Object modeling scripts:
● ● ●

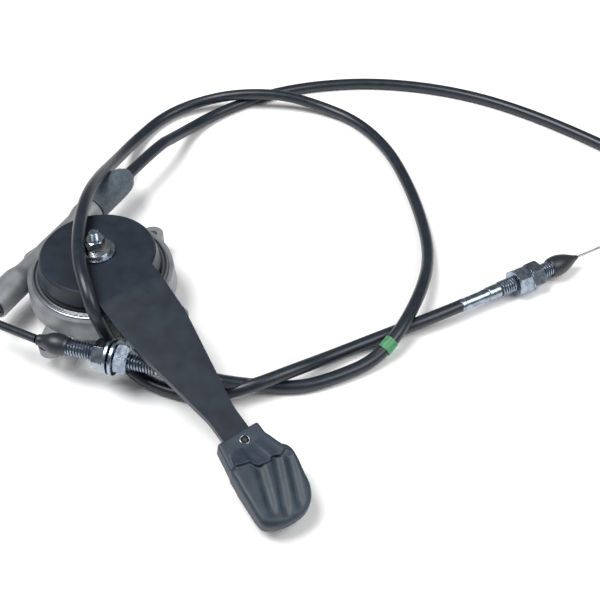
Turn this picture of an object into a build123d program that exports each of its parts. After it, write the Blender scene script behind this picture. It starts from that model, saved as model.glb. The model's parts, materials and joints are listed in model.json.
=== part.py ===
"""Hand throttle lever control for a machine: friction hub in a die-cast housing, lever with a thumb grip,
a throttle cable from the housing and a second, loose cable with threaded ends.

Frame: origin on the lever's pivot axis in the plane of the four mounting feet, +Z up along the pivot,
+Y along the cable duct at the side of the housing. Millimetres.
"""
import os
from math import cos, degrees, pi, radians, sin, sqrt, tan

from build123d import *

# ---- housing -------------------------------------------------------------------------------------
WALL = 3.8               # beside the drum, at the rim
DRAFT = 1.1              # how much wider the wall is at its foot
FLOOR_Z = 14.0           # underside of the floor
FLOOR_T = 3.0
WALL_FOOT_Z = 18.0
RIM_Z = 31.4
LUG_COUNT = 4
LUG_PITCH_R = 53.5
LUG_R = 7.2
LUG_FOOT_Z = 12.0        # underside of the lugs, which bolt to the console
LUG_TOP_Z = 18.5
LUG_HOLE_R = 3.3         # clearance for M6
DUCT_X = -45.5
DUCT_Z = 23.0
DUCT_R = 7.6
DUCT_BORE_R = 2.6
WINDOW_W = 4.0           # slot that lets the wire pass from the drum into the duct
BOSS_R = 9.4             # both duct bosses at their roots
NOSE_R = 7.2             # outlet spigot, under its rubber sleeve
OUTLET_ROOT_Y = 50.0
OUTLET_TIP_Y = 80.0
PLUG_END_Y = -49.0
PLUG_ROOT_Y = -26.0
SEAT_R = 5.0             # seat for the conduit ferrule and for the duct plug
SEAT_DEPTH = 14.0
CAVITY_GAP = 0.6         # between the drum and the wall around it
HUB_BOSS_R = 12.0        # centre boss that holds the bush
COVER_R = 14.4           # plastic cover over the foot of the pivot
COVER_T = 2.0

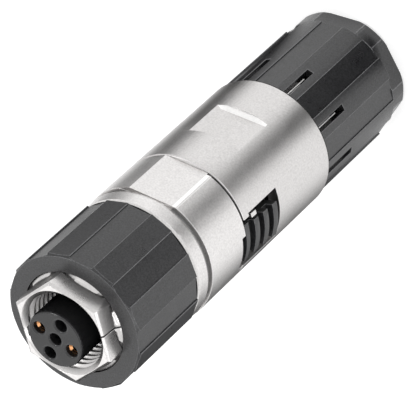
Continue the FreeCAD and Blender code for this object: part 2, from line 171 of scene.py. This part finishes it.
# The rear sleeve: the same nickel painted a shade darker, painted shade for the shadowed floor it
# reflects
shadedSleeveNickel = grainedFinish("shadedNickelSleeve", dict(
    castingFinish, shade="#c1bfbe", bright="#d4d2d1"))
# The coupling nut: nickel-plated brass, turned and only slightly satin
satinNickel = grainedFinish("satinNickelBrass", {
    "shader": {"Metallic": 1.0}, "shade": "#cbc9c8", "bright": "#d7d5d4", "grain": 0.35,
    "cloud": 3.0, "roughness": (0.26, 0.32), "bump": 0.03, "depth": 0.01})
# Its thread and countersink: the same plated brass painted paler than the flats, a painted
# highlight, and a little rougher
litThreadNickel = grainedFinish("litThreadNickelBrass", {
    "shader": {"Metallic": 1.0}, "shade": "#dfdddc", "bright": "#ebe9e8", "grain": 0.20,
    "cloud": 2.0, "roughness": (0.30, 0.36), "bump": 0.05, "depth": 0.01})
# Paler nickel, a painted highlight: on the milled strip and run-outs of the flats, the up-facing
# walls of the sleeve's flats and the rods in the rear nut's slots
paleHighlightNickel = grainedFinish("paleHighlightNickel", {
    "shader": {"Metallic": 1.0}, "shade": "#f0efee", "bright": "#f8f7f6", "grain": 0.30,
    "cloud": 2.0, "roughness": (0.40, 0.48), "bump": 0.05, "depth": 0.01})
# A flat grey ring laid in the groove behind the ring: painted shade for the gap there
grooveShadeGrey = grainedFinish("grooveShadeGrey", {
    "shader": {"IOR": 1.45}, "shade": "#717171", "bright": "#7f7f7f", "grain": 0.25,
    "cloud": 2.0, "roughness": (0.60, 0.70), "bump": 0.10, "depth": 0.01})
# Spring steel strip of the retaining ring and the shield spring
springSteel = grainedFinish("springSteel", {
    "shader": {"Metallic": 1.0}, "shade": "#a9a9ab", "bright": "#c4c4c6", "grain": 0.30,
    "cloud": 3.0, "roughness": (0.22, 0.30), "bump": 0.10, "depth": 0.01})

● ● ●

- [Exercise brief]: Take the lines from the start of the records through the line holding "a throttle cable", both included, and please print them exactly, with nothing else.

- [Full output]:
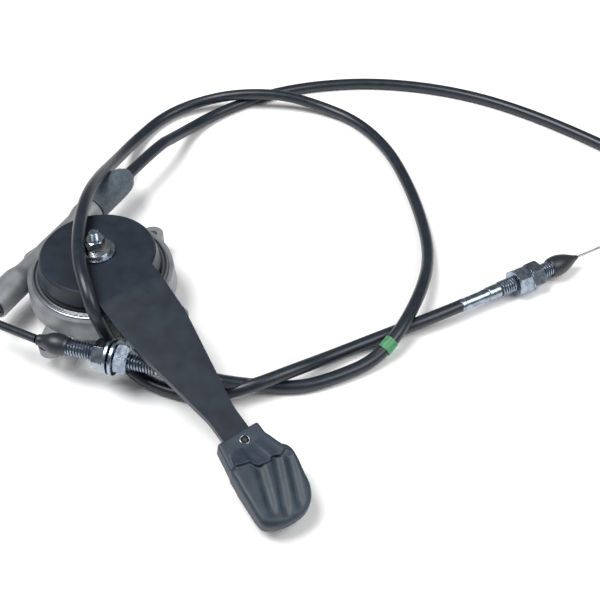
Turn this picture of an object into a build123d program that exports each of its parts. After it, write the Blender scene script behind this picture. It starts from that model, saved as model.glb. The model's parts, materials and joints are listed in model.json.
=== part.py ===
"""Hand throttle lever control for a machine: friction hub in a die-cast housing, lever with a thumb grip,
a throttle cable from the housing and a second, loose cable with threaded ends.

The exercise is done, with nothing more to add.